Digital data consists solely of 0's and 1's. An individual 0 or 1 value is called a bit. So to represent a piece of information, you need to be able to express that information as a sequence of 0's and 1's. For the remainder of this lesson, we'll explore how this is done for many different kinds of information. First, however, there's a practical issue to take care of. All computational devices group bits into chunks of eight, and that's usually the smallest unit of data they actually operate on. An 8-bit chunk is called a byte. The difference between bit and byte is really important.

A computer is typically capable of storing and processing an immense number of bits and bytes. So we often speak of kilo, mega, giga and tera bytes or bits. What do those mean? Normally kilo means thousand, mega means million, giga means billion, and tera means trillion, and that's approximately true in the context of digital data, but not exactly. In the context of digital data:

... so "megabyte" means 220 bytes, which is 8 × 220 = 223 bits. Finally, you often see these abbreviated as K=kilo, M=mega, G=giga, T=tera and b=bit and B=byte. So, Gb means "gigabit" whereas GB means "gigabyte", which is eight times as many bits. In fact, it's not always easy to know whether the "decimal" or "binary" interpretation of "kilo", "mega" etc. is meant, especially in marketing material.

Binary Numbers


xkcd.com/74/
"There are 10 kinds of people: those who know binary, and those who don't."
On the face of it, it's pretty amazing that all information can be somehow expressed as sequences of bits. Actually though, it's all possible because numbers can be expressed as sequences of bits. A number expressed as a sequence of 0's and 1's is called a binary number, and the idea is no different from how we use sequences of decimal digits to represent numbers. Recall how that works: When we write 467 we mean 4×102 + 6×101 + 7×100. Now, in a binary number we only allow bits as digits, and instead of powers of 10, we have powers of 2. So in binary, 1101 means 1×23 + 1×22 + 0×21 + 1×20 which is 13 in decimal. Numbers of any size can be represented by sequences of 0's and 1's, though larger numbers require longer sequences.
In fact, it's easy to compute how many bits you need to represent a number of a specific size. With k bits, you can represent any number from 0 up to and including 2k-1. To represent a positive integer N, you need 1 + log2N bits. In a byte, i.e. eight bits, we can represent numbers up to 28-1 = 256 - 1 = 255.
Because of the importance of bytes, we will concentrate on being able to write numbers as 8-bit sequences, and being able to interpret an 8-bit sequence as a number. The smallest number we can represent in 8-bits is 0, which is the byte 00000000. The largest is 255 which, in binary, is 11111111. Of course, anything in between is possible as well.
Videos showing how to convert from binary to decimal and back

Hexadecimal

Bytes are all-important in computing, and after a while it becomes cumbersome to write out all eight bits of a byte.

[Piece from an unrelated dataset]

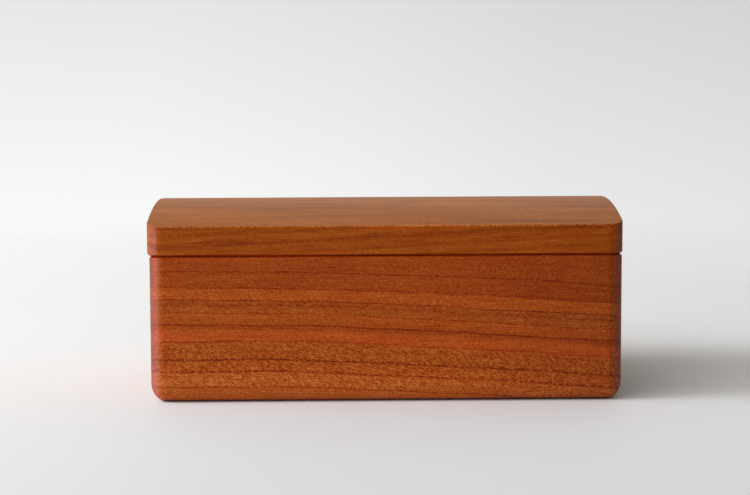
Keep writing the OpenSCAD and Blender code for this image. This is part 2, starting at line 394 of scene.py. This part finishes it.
# ---- node helpers -----------------------------------------------------------
class Tree:
    def __init__(self, name):
        self.mat = bpy.data.materials.new(name)
        self.mat.use_nodes = True
        self.t = self.mat.node_tree
        self.t.nodes.clear()
        self.out = self.t.nodes.new("ShaderNodeOutputMaterial")
        self.bsdf = self.t.nodes.new("ShaderNodeBsdfPrincipled")
        self.t.links.new(self.bsdf.outputs[0], self.out.inputs[0])

    def link(self, value, socket):
        if isinstance(value, bpy.types.NodeSocket):
            self.t.links.new(value, socket)
        elif value is not None:
            socket.default_value = value

    def math(self, op, a, b=None, c=None, clamp=False):
        n = self.t.nodes.new("ShaderNodeMath")
        n.operation = op
        n.use_clamp = clamp
        for i, v in enumerate((a, b, c)):
            if v is not None:
                self.link(v, n.inputs[i])
        return n.outputs[0]

    def add(self, a, b):
        return self.math("ADD", a, b)

    def mul(self, a, b):
        return self.math("MULTIPLY", a, b)

    def madd(self, a, b, c):
        return self.math("MULTIPLY_ADD", a, b, c)

    def xyz(self, x=0.0, y=0.0, z=0.0):
        n = self.t.nodes.new("ShaderNodeCombineXYZ")
        for i, v in enumerate((x, y, z)):
            self.link(v, n.inputs[i])
        return n.outputs[0]

    def split(self, v):
        n = self.t.nodes.new("ShaderNodeSeparateXYZ")
        self.link(v, n.inputs[0])
        return n.outputs

    def coords(self, loc=(0, 0, 0), rot=(0, 0, 0), scale=1000.0):
        c = self.t.nodes.new("ShaderNodeTexCoord")
        m = self.t.nodes.new("ShaderNodeMapping")
        m.vector_type = "POINT"
        self.t.links.new(c.outputs["Object"], m.inputs["Vector"])
        m.inputs["Location"].default_value = loc
        m.inputs["Rotation"].default_value = rot
        m.inputs["Scale"].default_value = (scale, scale, scale)
        return m.outputs[0]

    def noise(self, vec, scale=1.0, detail=2.0, rough=0.5, dist=0.0, colour=False):
        n = self.t.nodes.new("ShaderNodeTexNoise")
        n.noise_dimensions = "3D"
        self.link(vec, n.inputs["Vector"])
        n.inputs["Scale"].default_value = scale
        n.inputs["Detail"].default_value = detail
        n.inputs["Roughness"].default_value = rough
        n.inputs["Distortion"].default_value = dist
        return n.outputs["Color" if colour else "Fac"]

    def remap(self, v, a, b, c=0.0, d=1.0, smooth=False):
        n = self.t.nodes.new("ShaderNodeMapRange")
        n.interpolation_type = "SMOOTHSTEP" if smooth else "LINEAR"
        n.clamp = True
        self.link(v, n.inputs["Value"])
        for k, w in (("From Min", a), ("From Max", b), ("To Min", c), ("To Max", d)):
            self.link(w, n.inputs[k])
        return n.outputs["Result"]

    def ramp(self, v, stops, mode="LINEAR"):
        n = self.t.nodes.new("ShaderNodeValToRGB")
        self.link(v, n.inputs[0])
        cr = n.color_ramp
        cr.interpolation = mode
        cr.elements[0].position, cr.elements[1].position = stops[0][0], stops[-1][0]
        cr.elements[0].color = (*stops[0][1], 1)
        cr.elements[1].color = (*stops[-1][1], 1)
        for p, col in stops[1:-1]:
            e = cr.elements.new(p)
            e.color = (*col, 1)
        return n.outputs[0]

    def mix(self, f, a, b, mode="MIX"):
        n = self.t.nodes.new("ShaderNodeMix")
        n.data_type = "RGBA"
        n.blend_type = mode
        n.clamp_factor = True
        self.link(f, n.inputs[0])
        for v, s in ((a, n.inputs[6]), (b, n.inputs[7])):
            if isinstance(v, (tuple, list)):
                v = (*v[:3], 1)
            self.link(v, s)
        return n.outputs[2]

    def hsv(self, col, value=None, sat=None, hue=None):
        n = self.t.nodes.new("ShaderNodeHueSaturation")
        self.link(col, n.inputs["Color"])
        for k, v in (("Hue", hue), ("Saturation", sat), ("Value", value)):
            if v is not None:
                self.link(v, n.inputs[k])
        return n.outputs[0]

    def bump(self, height, strength, distance, normal=None):
        n = self.t.nodes.new("ShaderNodeBump")
        n.inputs["Strength"].default_value = strength
        n.inputs["Distance"].default_value = distance
        self.link(height, n.inputs["Height"])
        if normal is not None:
            self.link(normal, n.inputs["Normal"])
        return n.outputs[0]


def lin(r, g, b):
    """sRGB 0-255 to linear."""
    f = lambda c: (c / 255 / 12.92) if c <= 10.3 else ((c / 255 + 0.055) / 1.055) ** 2.4
    return (f(r), f(g), f(b))


# ---- wood ---------------------------------------------------------------------
g = lambda v: (v, v, v)


def stops(rows, span):
    return [(max(0.0, min(1.0, p / span)), c) for p, c in rows]


def ticks(rows, span):
    """Thin growth lines along the growth coordinate: place, strength, width."""
    out = [(0.0, g(0))]
    for p, s, wd in rows:
        out += [(p - wd, g(0)), (p, g(s)), (p + wd * 1.5, g(0))]
    return stops(out, span)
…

So we often write out bytes as two hexadecimal digits. Hexadecimal is actually the base 16 number system, but for our purposes that is irrelevant. The important point is that it gives us a concise representation for bytes, since each hex digit represents a 4-bit pattern. Thus two hex-digits represent an 8-bit pattern, i.e. a byte. The following table gives the mapping between the hex digits (0,1,2,3,4,5,6,7,8,9,a,b,c,d,e,f) and 4-bit patterns.
hex digit 0 1 2 3 4 5 6 7 8 9 a b c d e f
4-bit pattern 0000 0001 0010 0011 0100 0101 0110 0111 1000 1001 1010 1011 1100 1101 1110 1111
Using this table, you should be able to convert 3cf6 into binary digits, and convert 01101110 into two hex digits.

ASCII Encoding and Text

Encoding is converting data from one system of communication into another. There are other encoding schemes beyond ASCII; for example: base64, Unicode, UTF-8.
Other than numbers, the most fundamental data is plain text. The method for representing text digitally (i.e. as bits and bytes) depends on the alphabet the text uses, of course. However, in the cyber world, English is the base language and everything else is an add-on. Convenient for us, eh? Basic text is represented using one byte (i.e. one number in the range 0-255, although in reality we only use 0-127) for each character, where the characters allowed and the byte values (i.e. numbers) they correspond to are given by the ASCII Table. So, for example, the letter a has ASCII value 97 which is byte 0110 0001 (spaced for readability). ASCII values 32-126 are the printable characters, and any sequence of bytes consisting solely of them is considered to be plain text. We might allow the additional values 9 ← tab, 10 ← newline, 13 ← carriage return, which provide limited formatting.
String to ASCII Demo
input a string and press enter
You can actually enter ASCII values into the address bar in Google Chrome. Although you have to write them in hexadecimal notation rather than decimal or binary. (Hexadecimal is a base 16 (rather than 10 or 2) number system, whose digits are 0,1,2,3,4,5,6,7,8,9,a,b,c,d,e,f.) For example, c has ASCII value 99 which is 63 in hex, so a c can be written in the address bar as %63. Thus, entering %63nn.com in your browser's address bar gets you go cnn.com! BTW: Mozilla Firefox no longer supports this feature for the server name (cnn.com since there are actually security implications with this.

A sequence of characters is called a string, and what we've just seen is that ASCII gives us a way to encode strings as sequences of bits (or, if you prefer, bytes).